Sanayicilerin kazandıkları parayı yata, kata verdikleri eleştirilerine de değinen Taycı, “60 yıllık bir firmanın üçüncü nesli olarak söylüyorum; biz kazandığı parayı işine, yatırıma koyan insanlarız. Salgından bu yana bütün fiyatların döviz bazında artması yüzünden tedarik, imkansızlıkları yüzünden hem stok miktarı arttı, hem de on lira ödenen ham maddeye 20 öder hale geldik. İnanılmaz para talebi var yatırıma ihtiyaç var. 200 tonluk üretimimi 400 yapsam yine de pazar var.” ifadelerini kullandı.

RUSYA'YA İHRACATTA TARİHİ ZİRVEYE ULAŞILDI

Türkiye'nin Rusya'ya ihracatı, ağustos ayında 738 milyon 527 bin dolarla tüm zamanların en yüksek aylık rakamına ulaştı.

AA muhabirinin Türkiye İhracatçılar Meclisi (TİM) verilerinden derlediği bilgilere göre, Türkiye'nin ihracatı ağustos ayında geçen yılın aynı dönemine göre yüzde 13.1 artarak 21 milyar 340 milyon dolara yükseldi, Rusya'ya dış satım ise yüzde 87.2 arttı. Rusya'nın Türkiye'nin gerçekleştirdiği dış satımdaki payı da yüzde 3.5 oldu. Rusya böylece ağustos ayında Türkiye'nin en fazla ihracat yaptığı altıncı ülke oldu. En fazla dış satım yapılan ilk beş ülke 1 milyar 504 milyon dolarla Almanya, 1 milyar 308 milyon dolarla ABD, 1 milyar 40 milyon dolarla Birleşik Krallık, 934 milyon 807 bin dolarla Irak, 819 milyon 286 bin dolarla İtalya olarak öne çıktı.

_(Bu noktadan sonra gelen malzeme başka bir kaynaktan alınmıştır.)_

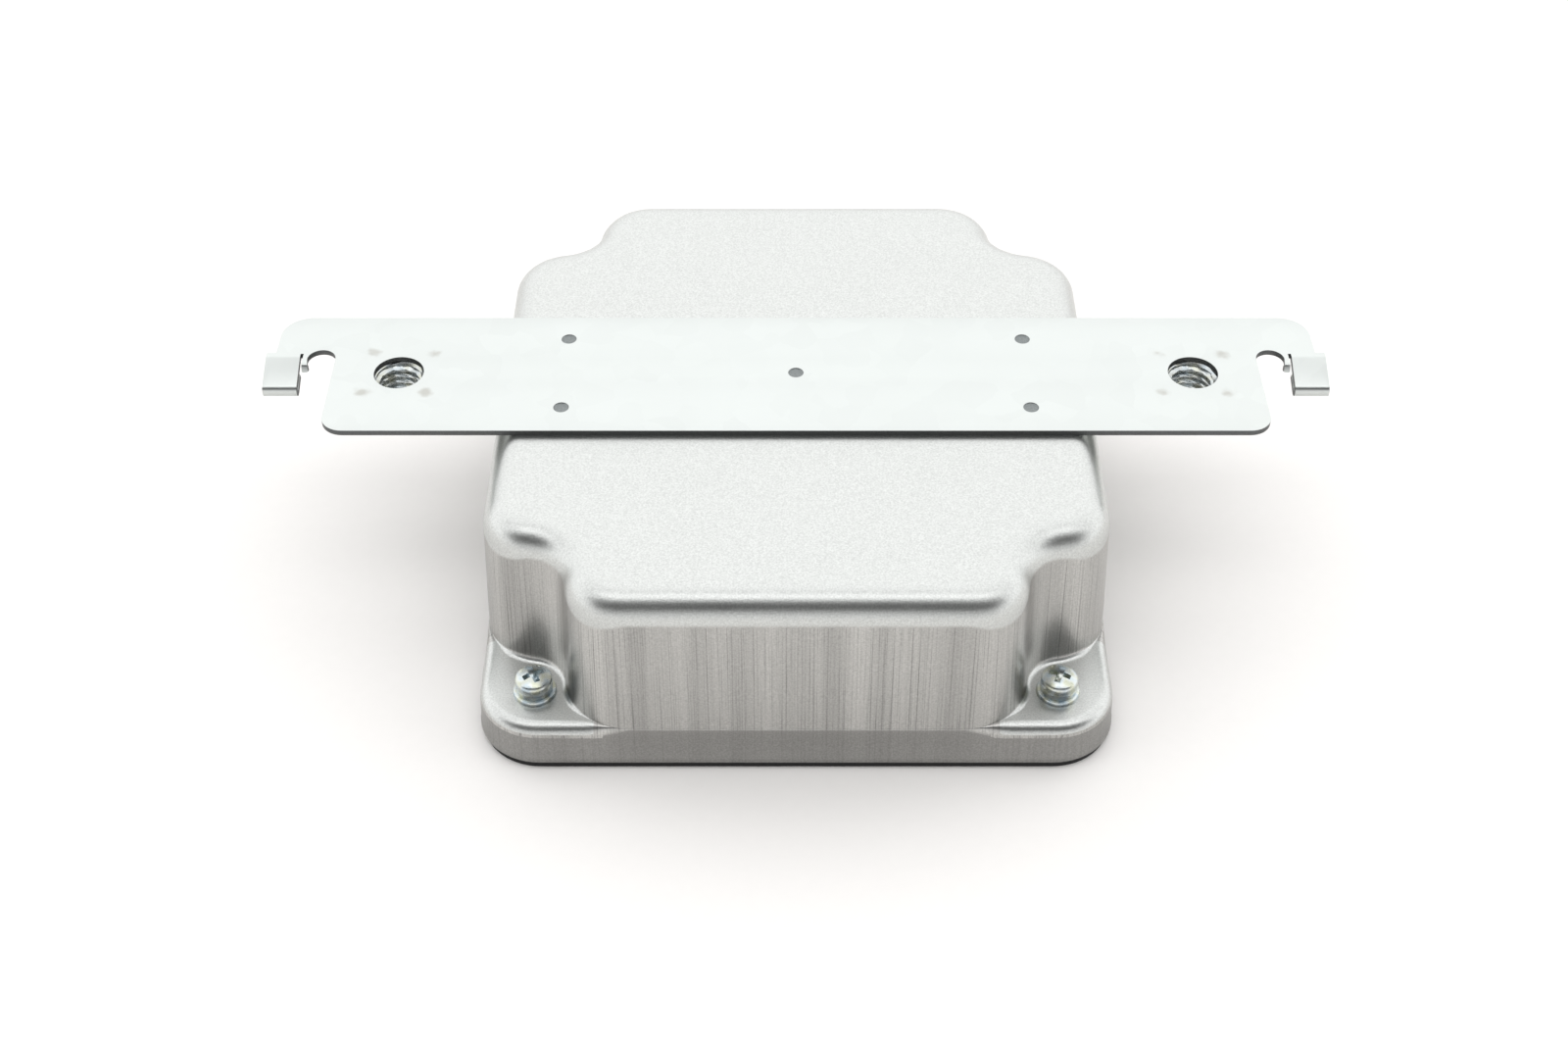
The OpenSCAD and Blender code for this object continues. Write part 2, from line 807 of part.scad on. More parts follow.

Türkiye, ağustos ayında değer bazında en fazla ihracat artışını Rusya'ya gerçekleştirdi. Ağustos ayında Türkiye'nin Rusya'ya dış satımı geçen yılın aynı dönemine göre 344 milyon 53 bin dolar arttı. Türkiye ABD'ye 182 milyon 391 bin dolar, Irak'a 161 milyon 432 bin dolar, Birleşik Arap Emirliklerine 146 milyon 450 bin dolar, Güney Afrika Cumhuriyetine 122 milyon 502 bin dolar ihracat artışı kaydetti.

Rusya'ya en fazla dış satımı 167 milyon dolar kimyevi maddeler ve mamulleri sektörü yaptı. Onu 71 milyon 311 bin dolarla makine ve aksamları, 62 milyon 172 bin dolarla otomotiv endüstrisi, 61 milyon 992 bin dolarla yaş meyve ve sebze, 48 milyon 598 bin dolarla tekstil ve hammaddeleri izledi.